Lehrende/r: Prof. Patrick Erben
Veranstaltungsart: Seminar
Anzeige im Stundenplan: 05.866.512
Unterrichtssprache: Englisch
Min. | Max. Teilnehmerzahl: - | 30
Anmeldegruppe: AS 512
Prioritätsschema: Senatsrichtlinie Zulassung gemäß Richtlinie über den Zugang zu teilnahmebeschränkten Lehrveranstaltungen vom 07. März 2007. Nähere Informationen hierzu entnehmen Sie bitte www.info.jogustine.uni-mainz.de/senatsrichtlinie
Inhalt: Have you ever felt that everything in literary studies has been done, that there is no room left for original work, that criticism is just an endless recycling of theories, and that the canon is a stagnant pool dominated by dead white men? This course studies and practices an alternative and collaborative model of scholarship and canon formation, based on the archival recovery of neglected voices and the wide participation of scholars, teachers, and students in the production of knowledge. In the past 20 years or so, the landscape of early American literature (roughly the colonial period through the mid-19th century) has changed dramatically through the recovery of marginalized authors (women, African Americans, Native Americans, non-English speaking immigrant groups) and marginalized forms of literary production and dissemination (manuscript writing and exchange, oral traditions).

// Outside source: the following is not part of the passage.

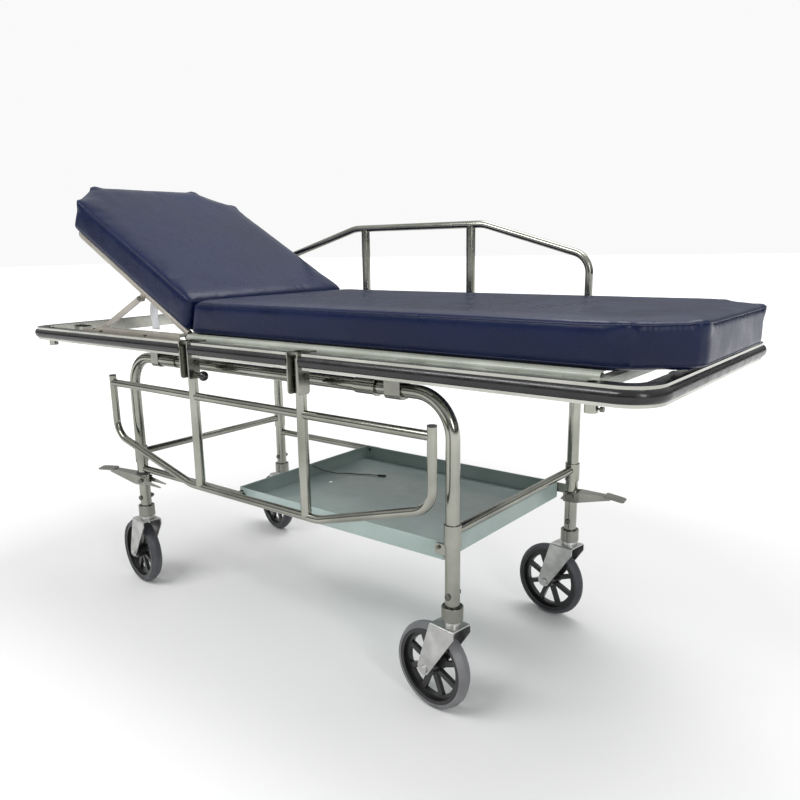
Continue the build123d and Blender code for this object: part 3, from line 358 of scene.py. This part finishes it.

In this course, we will examine through three case studies how archival research and textual recovery scholarship is changing the canon, challenging exclusionary concepts of American culture, and enfranchising a wider array of scholars and students; in the latter half of the semester, we will learn and practice skills of archival research (traditional and digital) and textual scholarship. I will involve the whole class in my ongoing research, textual recovery, and publication project on the early German-American author Francis Daniel Pastorius. I currently have a book under contract with Penn State University Press for a selective edition of Pastorius’s work, and I will use this project to introduce the class to methods of archival recovery, scholarship, and editorial preparation. The culminating product of the semester will be for each student to find a neglected, unknown, or unpublished work (in manuscript or print), edit a portion, produce a scholarly introduction, and prepare it for publication. I will work with the best and most ambitious students (even beyond the end of the course) to find outlets for publication in print or online or develop conference presentations based on their research.